In September 1999, a series of bombs exploded in Russian cities, killing hundreds of Russian citizens. It seemed possible that the perpetrators were FSB officers. In the city of Ryazan, for example, FSB officers were apprehended by their local colleagues as suspects in the bombings. Though the possibility of self-terrorism was noticed at the time, the factual questions were overwhelmed by righteous patriotism as Putin ordered a new war against the part of Russia deemed to be responsible for the bombings: the Chechen republic of southwestern Russia, in the Caucasus region, which had declared independence in 1993 and then fought the Russian army to a standstill. There was no evidence that Chechens had anything to do with the bombings. Thanks to the Second Chechen War, Putin’s approval rating reached 45% in November. In December, Yeltsin announced his resignation and endorsed Putin as his successor. Thanks to unequal television coverage, manipulation of the vote tally, and the atmospherics of terrorism and war, Putin was accorded the absolute majority needed to win the presidential election of March 2000.

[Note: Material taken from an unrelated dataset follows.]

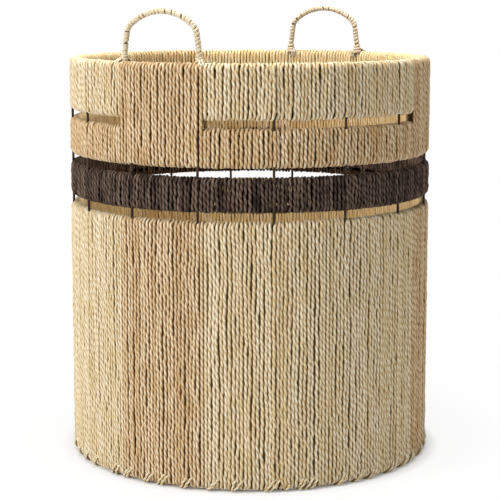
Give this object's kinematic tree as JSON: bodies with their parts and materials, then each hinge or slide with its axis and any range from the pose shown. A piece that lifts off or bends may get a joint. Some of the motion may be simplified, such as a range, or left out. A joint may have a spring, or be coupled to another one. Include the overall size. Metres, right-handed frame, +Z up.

The ink of political fiction is blood.

So began a new kind of politics, known at the time as “managed democracy,” which Russians would master and later export. Credit for the political technology of Operation Successor was taken by Vladislav Surkov, a brilliant half-Chechen public relations specialist who served as Yeltsin’s deputy chief of staff. The stage management of democracy that he pioneered, where a mysterious candidate used manufactured crises to assemble real power, continued as Surkov accepted a series of posts from Putin.

During Putin’s first two presidential terms, between 2000 and 2008, Surkov exploited manageable conflicts to gain popularity or change institutions. In 2002, after Russian security forces killed dozens of Russian civilians while retaking a theater from terrorists, television fell under total state control. After a provincial school was besieged by terrorists in 2004, the post of elected regional governor was abolished. Justifying the end of those elected governorships, Surkov (citing Ilyin) claimed that Russians did not yet know how to vote. In Surkov’s opinion, Russia “was not ready and could not have been ready for life in the conditions of modern democracy.” Nevertheless, Surkov continued, Russia was superior to other post-Soviet states in its sovereignty. He claimed that none of the non-Russian nations of the old Soviet Union was capable of statehood.